> **STATED TASK**:
Would you pull out every line of the material that contains the string "this"?

> **INPUT ROWS**:
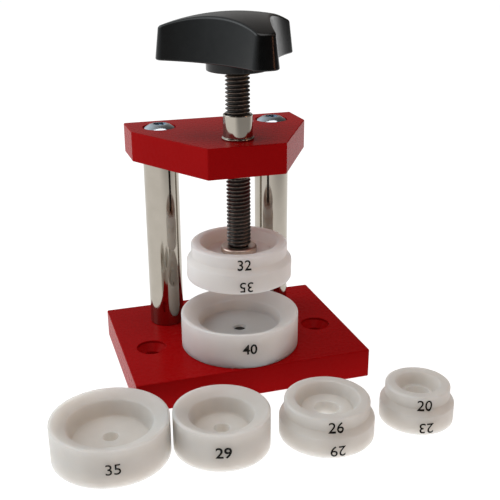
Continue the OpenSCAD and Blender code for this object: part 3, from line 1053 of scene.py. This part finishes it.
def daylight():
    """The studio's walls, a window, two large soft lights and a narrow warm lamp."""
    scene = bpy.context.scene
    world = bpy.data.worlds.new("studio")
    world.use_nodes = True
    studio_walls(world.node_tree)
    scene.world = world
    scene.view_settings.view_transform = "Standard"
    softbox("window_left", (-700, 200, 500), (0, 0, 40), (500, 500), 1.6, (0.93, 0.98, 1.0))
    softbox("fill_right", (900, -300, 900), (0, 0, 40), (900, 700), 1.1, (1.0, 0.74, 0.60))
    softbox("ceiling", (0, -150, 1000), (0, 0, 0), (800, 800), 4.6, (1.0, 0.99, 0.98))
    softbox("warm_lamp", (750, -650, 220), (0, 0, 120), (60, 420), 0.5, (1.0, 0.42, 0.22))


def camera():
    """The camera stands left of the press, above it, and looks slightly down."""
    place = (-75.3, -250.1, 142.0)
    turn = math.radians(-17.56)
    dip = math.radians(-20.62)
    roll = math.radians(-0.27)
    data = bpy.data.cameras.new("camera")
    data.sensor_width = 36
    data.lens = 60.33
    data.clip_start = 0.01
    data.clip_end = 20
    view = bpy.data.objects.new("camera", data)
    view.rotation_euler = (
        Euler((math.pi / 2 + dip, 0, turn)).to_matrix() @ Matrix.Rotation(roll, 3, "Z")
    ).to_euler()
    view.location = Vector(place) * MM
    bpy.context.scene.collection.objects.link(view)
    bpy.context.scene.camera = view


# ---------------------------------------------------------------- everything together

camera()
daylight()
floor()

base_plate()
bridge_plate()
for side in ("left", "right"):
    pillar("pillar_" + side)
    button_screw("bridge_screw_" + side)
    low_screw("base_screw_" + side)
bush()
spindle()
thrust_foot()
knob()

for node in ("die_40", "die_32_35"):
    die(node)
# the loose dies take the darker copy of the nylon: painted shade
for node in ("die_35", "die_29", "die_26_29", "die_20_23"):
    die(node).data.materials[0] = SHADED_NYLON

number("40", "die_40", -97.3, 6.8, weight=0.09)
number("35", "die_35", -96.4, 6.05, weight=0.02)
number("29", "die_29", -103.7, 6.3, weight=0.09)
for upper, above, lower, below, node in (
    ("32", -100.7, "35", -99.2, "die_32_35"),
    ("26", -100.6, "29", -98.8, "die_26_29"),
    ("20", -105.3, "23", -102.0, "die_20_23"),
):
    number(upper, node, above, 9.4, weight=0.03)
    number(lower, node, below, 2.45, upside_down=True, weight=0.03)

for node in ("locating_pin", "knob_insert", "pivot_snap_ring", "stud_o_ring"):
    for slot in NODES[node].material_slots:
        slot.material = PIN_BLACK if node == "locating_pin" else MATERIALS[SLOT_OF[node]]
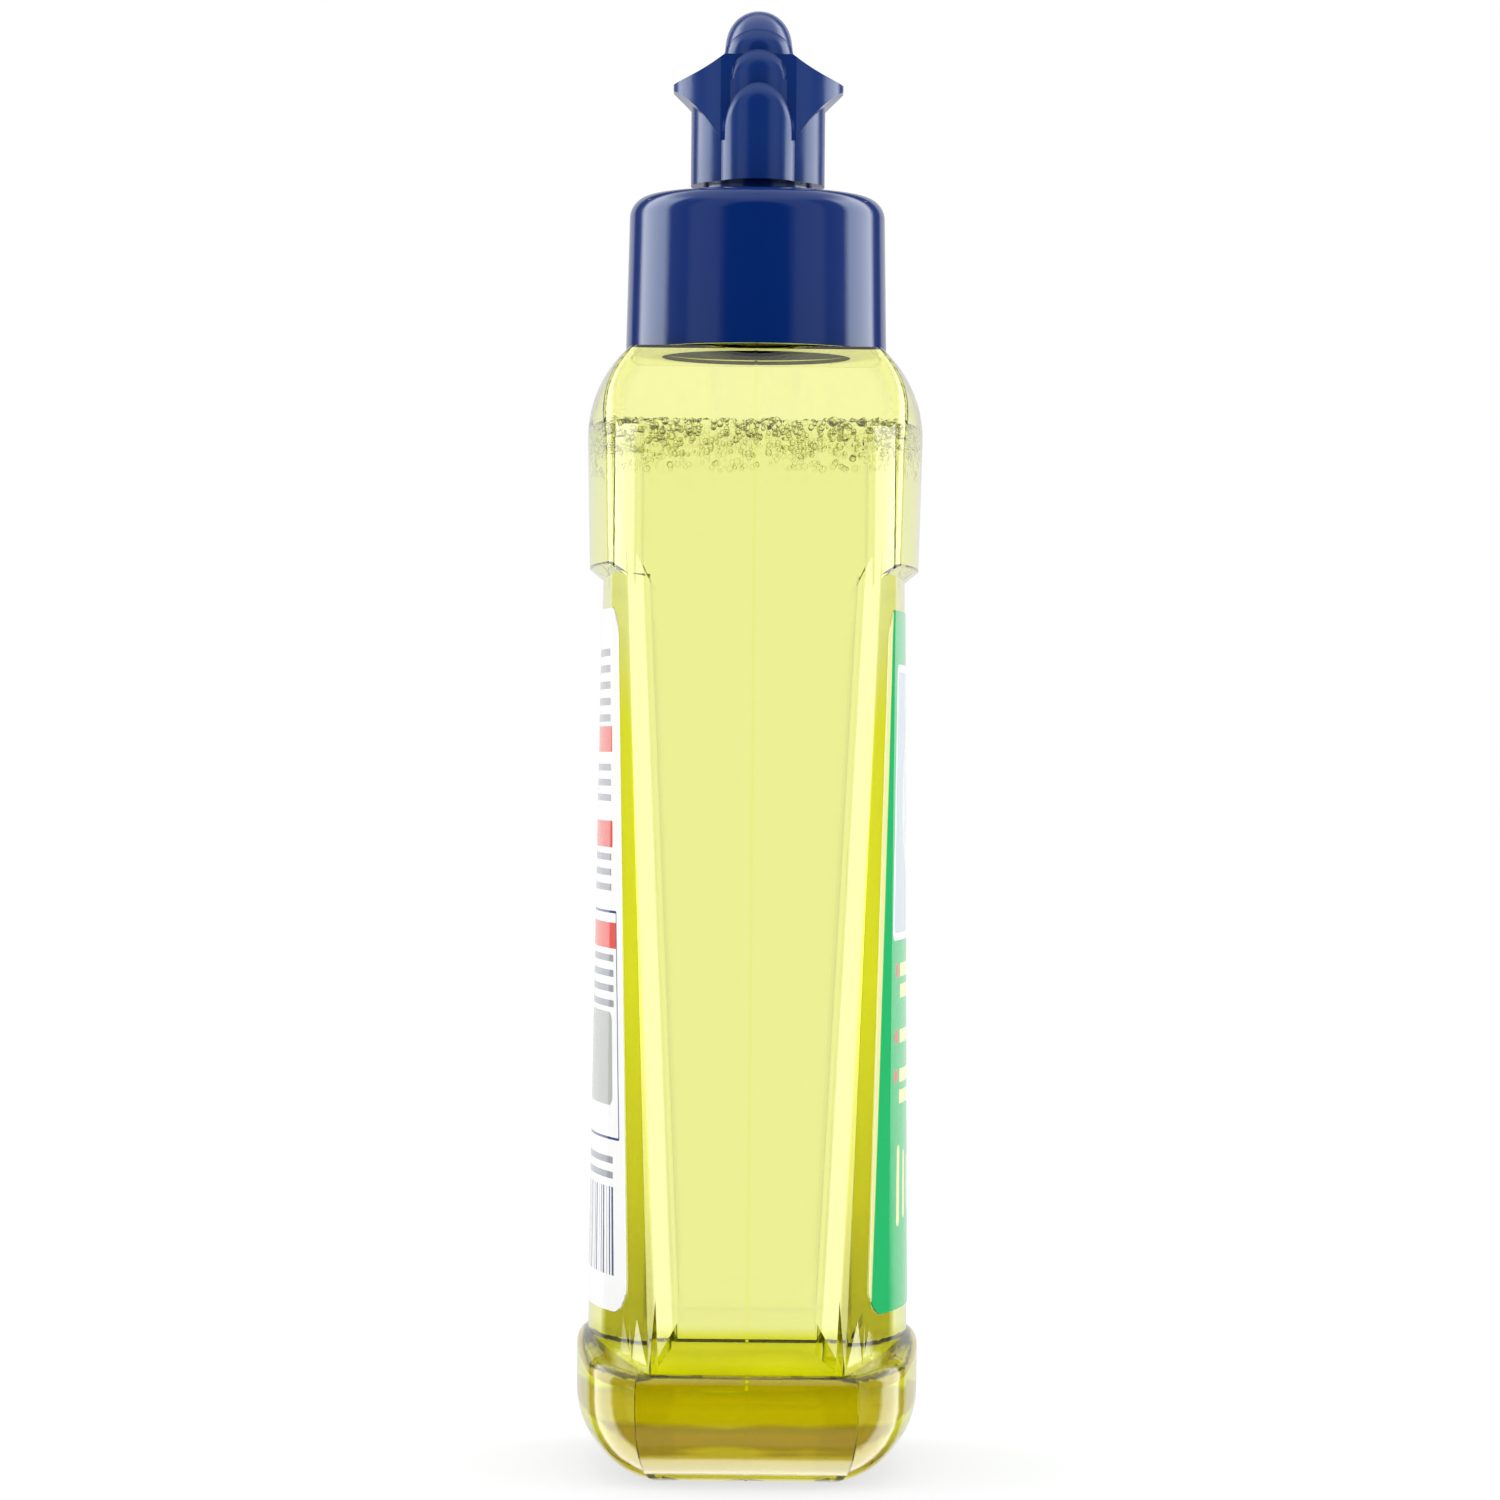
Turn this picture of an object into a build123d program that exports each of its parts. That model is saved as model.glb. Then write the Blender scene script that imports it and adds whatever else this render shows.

> **THE COMPLETED TASK**:
Continue the OpenSCAD and Blender code for this object: part 3, from line 1053 of scene.py. This part finishes it.
Turn this picture of an object into a build123d program that exports each of its parts. That model is saved as model.glb. Then write the Blender scene script that imports it and adds whatever else this render shows.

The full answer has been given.